__Data for this task__:

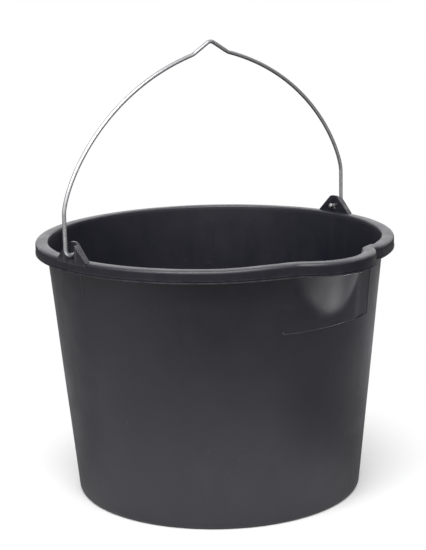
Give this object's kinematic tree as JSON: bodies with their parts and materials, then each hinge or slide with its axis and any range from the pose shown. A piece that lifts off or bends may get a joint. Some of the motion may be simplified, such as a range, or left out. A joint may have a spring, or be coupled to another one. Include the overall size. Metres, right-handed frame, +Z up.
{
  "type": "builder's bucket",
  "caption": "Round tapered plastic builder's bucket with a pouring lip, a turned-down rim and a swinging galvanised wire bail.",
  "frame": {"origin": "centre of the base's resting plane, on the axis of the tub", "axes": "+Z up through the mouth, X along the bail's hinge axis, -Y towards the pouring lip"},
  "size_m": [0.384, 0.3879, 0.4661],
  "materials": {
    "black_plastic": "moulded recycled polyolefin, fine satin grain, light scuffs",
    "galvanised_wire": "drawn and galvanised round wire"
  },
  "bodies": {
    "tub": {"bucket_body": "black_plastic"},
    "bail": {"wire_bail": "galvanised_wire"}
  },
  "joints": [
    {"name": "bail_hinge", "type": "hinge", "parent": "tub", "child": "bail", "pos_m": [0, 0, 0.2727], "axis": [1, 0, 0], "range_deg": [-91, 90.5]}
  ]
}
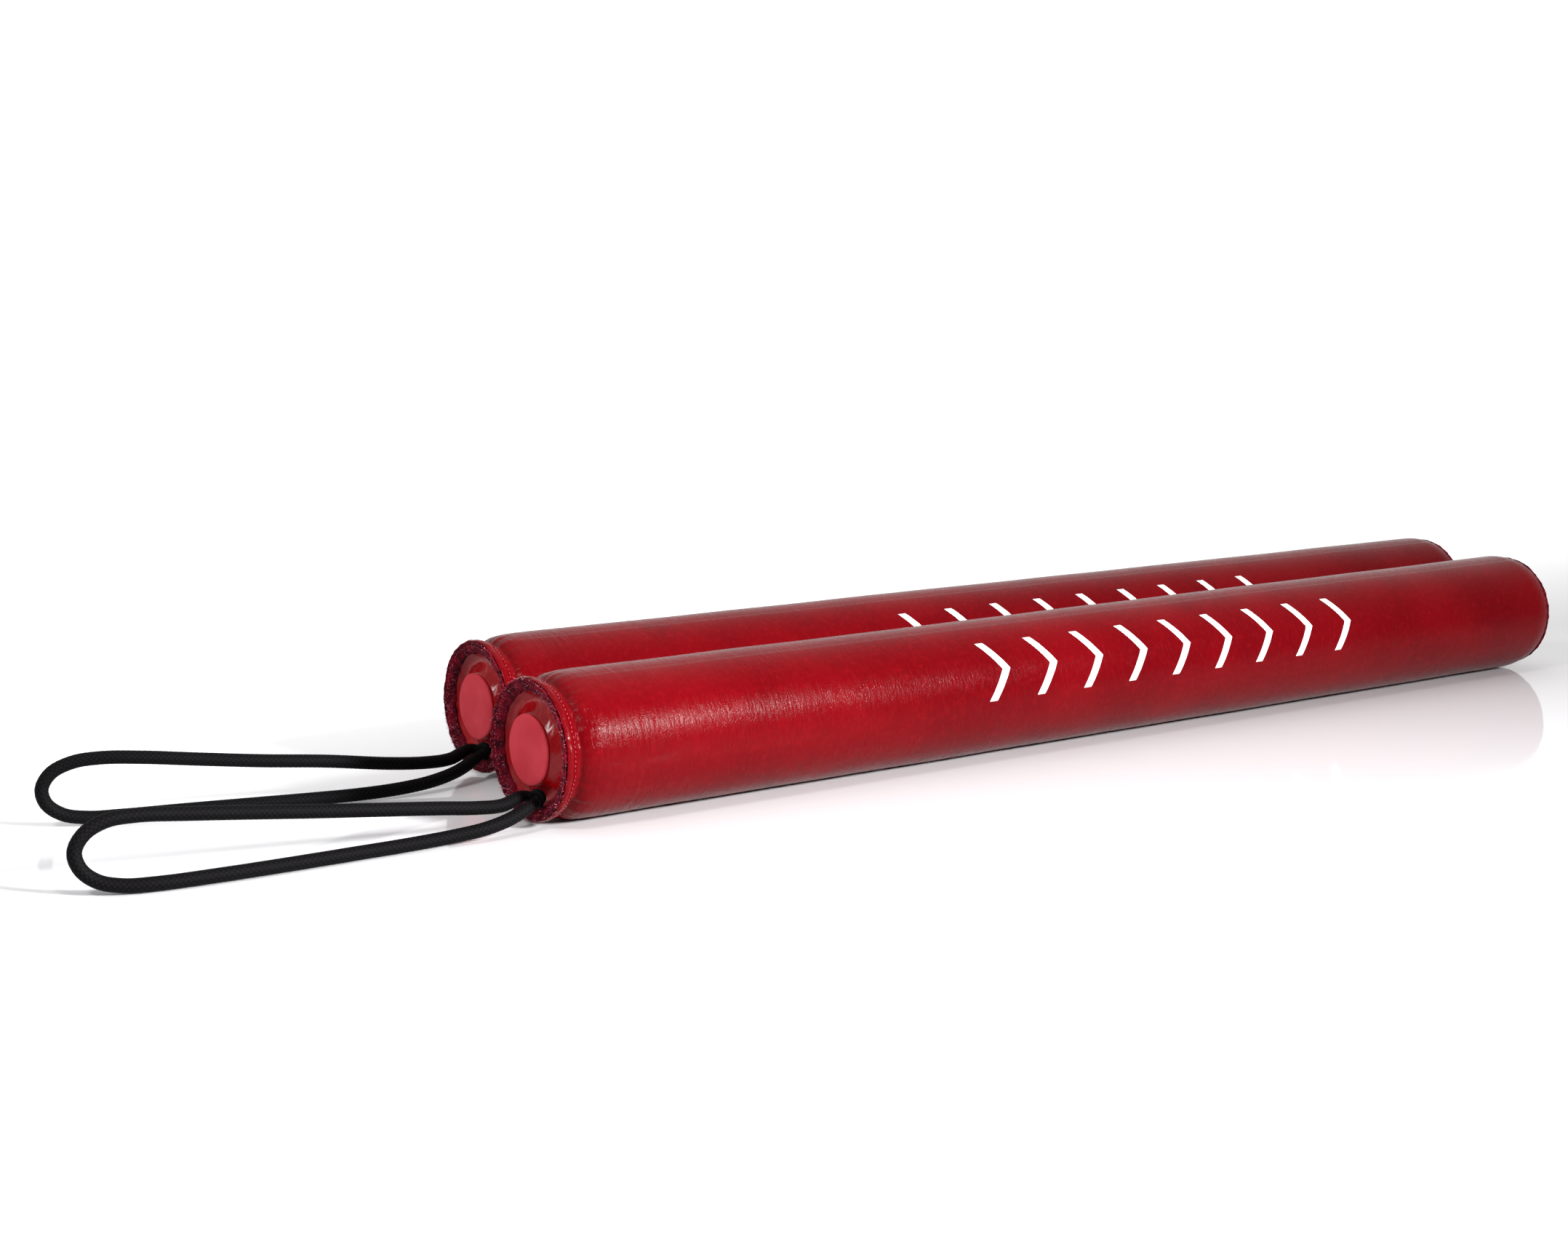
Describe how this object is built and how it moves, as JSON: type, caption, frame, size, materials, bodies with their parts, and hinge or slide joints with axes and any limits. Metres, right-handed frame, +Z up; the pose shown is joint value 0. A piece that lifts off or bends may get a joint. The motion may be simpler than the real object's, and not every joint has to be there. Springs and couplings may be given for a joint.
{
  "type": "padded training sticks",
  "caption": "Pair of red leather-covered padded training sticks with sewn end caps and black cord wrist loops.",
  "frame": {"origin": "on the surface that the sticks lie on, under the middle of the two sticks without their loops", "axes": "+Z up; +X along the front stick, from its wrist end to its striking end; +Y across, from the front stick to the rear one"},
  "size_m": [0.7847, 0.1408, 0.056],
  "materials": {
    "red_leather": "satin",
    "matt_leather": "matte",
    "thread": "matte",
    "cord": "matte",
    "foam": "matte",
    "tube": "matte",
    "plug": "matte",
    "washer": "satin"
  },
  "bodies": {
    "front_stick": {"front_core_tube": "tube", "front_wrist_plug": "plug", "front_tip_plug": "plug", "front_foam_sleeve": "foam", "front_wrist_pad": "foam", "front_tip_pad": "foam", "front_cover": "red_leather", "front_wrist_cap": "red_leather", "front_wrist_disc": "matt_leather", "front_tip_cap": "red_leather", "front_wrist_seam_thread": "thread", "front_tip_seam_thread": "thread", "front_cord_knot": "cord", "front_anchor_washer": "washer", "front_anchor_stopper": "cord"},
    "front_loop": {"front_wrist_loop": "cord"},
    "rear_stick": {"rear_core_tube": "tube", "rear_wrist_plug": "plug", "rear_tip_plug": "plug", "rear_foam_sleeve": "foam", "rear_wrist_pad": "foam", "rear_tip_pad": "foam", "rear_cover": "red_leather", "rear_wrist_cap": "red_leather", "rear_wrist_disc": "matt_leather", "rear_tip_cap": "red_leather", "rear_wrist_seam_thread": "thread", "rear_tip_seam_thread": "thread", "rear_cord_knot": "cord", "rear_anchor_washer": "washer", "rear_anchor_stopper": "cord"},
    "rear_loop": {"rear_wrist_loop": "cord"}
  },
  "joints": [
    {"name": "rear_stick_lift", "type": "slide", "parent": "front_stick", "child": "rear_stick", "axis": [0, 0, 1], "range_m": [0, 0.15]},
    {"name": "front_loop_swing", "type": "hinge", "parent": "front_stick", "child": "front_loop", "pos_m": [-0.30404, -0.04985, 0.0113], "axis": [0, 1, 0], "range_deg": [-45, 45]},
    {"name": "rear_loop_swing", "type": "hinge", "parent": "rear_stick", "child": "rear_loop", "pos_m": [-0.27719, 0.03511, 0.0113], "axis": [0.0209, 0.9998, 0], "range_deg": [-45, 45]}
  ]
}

__Stated problem__: Each record above should be output again exactly.

__Completed exercise__:
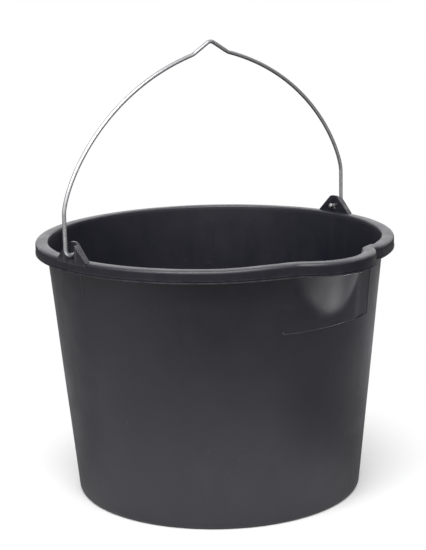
Give this object's kinematic tree as JSON: bodies with their parts and materials, then each hinge or slide with its axis and any range from the pose shown. A piece that lifts off or bends may get a joint. Some of the motion may be simplified, such as a range, or left out. A joint may have a spring, or be coupled to another one. Include the overall size. Metres, right-handed frame, +Z up.
{
  "type": "builder's bucket",
  "caption": "Round tapered plastic builder's bucket with a pouring lip, a turned-down rim and a swinging galvanised wire bail.",
  "frame": {"origin": "centre of the base's resting plane, on the axis of the tub", "axes": "+Z up through the mouth, X along the bail's hinge axis, -Y towards the pouring lip"},
  "size_m": [0.384, 0.3879, 0.4661],
  "materials": {
    "black_plastic": "moulded recycled polyolefin, fine satin grain, light scuffs",
    "galvanised_wire": "drawn and galvanised round wire"
  },
  "bodies": {
    "tub": {"bucket_body": "black_plastic"},
    "bail": {"wire_bail": "galvanised_wire"}
  },
  "joints": [
    {"name": "bail_hinge", "type": "hinge", "parent": "tub", "child": "bail", "pos_m": [0, 0, 0.2727], "axis": [1, 0, 0], "range_deg": [-91, 90.5]}
  ]
}
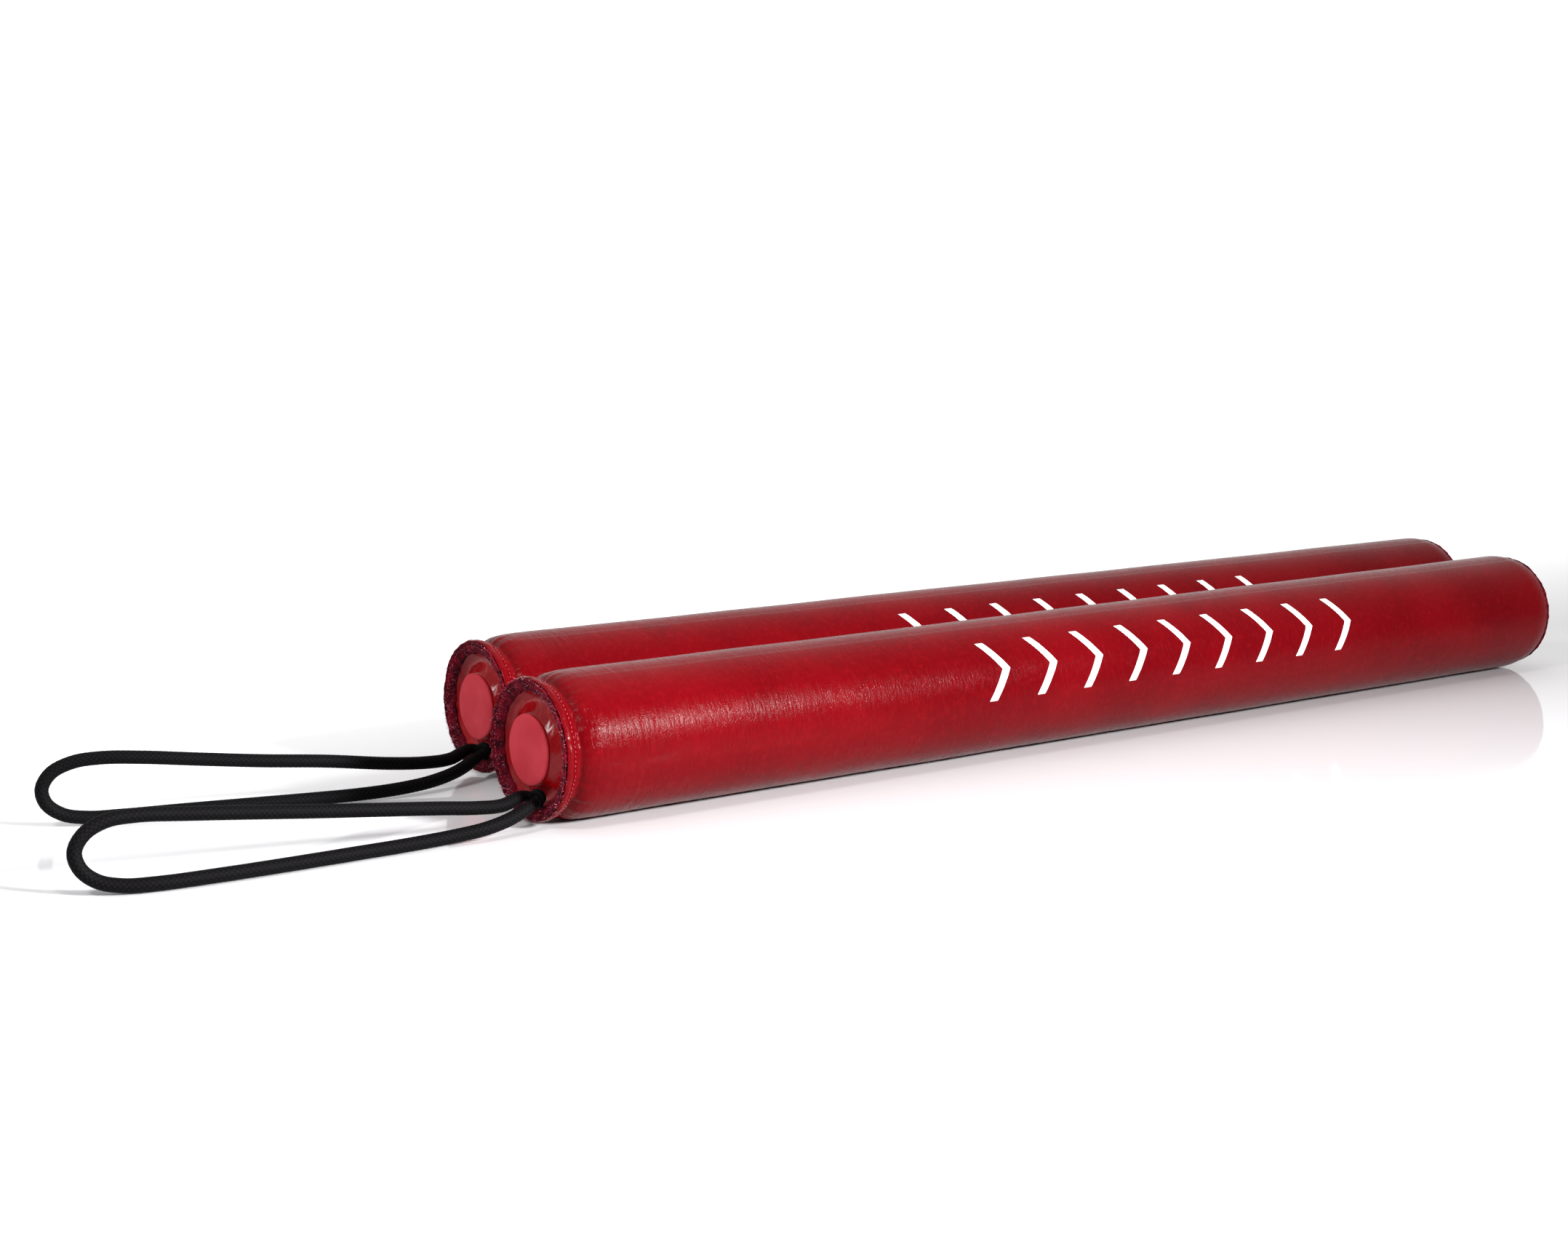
Describe how this object is built and how it moves, as JSON: type, caption, frame, size, materials, bodies with their parts, and hinge or slide joints with axes and any limits. Metres, right-handed frame, +Z up; the pose shown is joint value 0. A piece that lifts off or bends may get a joint. The motion may be simpler than the real object's, and not every joint has to be there. Springs and couplings may be given for a joint.
{
  "type": "padded training sticks",
  "caption": "Pair of red leather-covered padded training sticks with sewn end caps and black cord wrist loops.",
  "frame": {"origin": "on the surface that the sticks lie on, under the middle of the two sticks without their loops", "axes": "+Z up; +X along the front stick, from its wrist end to its striking end; +Y across, from the front stick to the rear one"},
  "size_m": [0.7847, 0.1408, 0.056],
  "materials": {
    "red_leather": "satin",
    "matt_leather": "matte",
    "thread": "matte",
    "cord": "matte",
    "foam": "matte",
    "tube": "matte",
    "plug": "matte",
    "washer": "satin"
  },
  "bodies": {
    "front_stick": {"front_core_tube": "tube", "front_wrist_plug": "plug", "front_tip_plug": "plug", "front_foam_sleeve": "foam", "front_wrist_pad": "foam", "front_tip_pad": "foam", "front_cover": "red_leather", "front_wrist_cap": "red_leather", "front_wrist_disc": "matt_leather", "front_tip_cap": "red_leather", "front_wrist_seam_thread": "thread", "front_tip_seam_thread": "thread", "front_cord_knot": "cord", "front_anchor_washer": "washer", "front_anchor_stopper": "cord"},
    "front_loop": {"front_wrist_loop": "cord"},
    "rear_stick": {"rear_core_tube": "tube", "rear_wrist_plug": "plug", "rear_tip_plug": "plug", "rear_foam_sleeve": "foam", "rear_wrist_pad": "foam", "rear_tip_pad": "foam", "rear_cover": "red_leather", "rear_wrist_cap": "red_leather", "rear_wrist_disc": "matt_leather", "rear_tip_cap": "red_leather", "rear_wrist_seam_thread": "thread", "rear_tip_seam_thread": "thread", "rear_cord_knot": "cord", "rear_anchor_washer": "washer", "rear_anchor_stopper": "cord"},
    "rear_loop": {"rear_wrist_loop": "cord"}
  },
  "joints": [
    {"name": "rear_stick_lift", "type": "slide", "parent": "front_stick", "child": "rear_stick", "axis": [0, 0, 1], "range_m": [0, 0.15]},
    {"name": "front_loop_swing", "type": "hinge", "parent": "front_stick", "child": "front_loop", "pos_m": [-0.30404, -0.04985, 0.0113], "axis": [0, 1, 0], "range_deg": [-45, 45]},
    {"name": "rear_loop_swing", "type": "hinge", "parent": "rear_stick", "child": "rear_loop", "pos_m": [-0.27719, 0.03511, 0.0113], "axis": [0.0209, 0.9998, 0], "range_deg": [-45, 45]}
  ]
}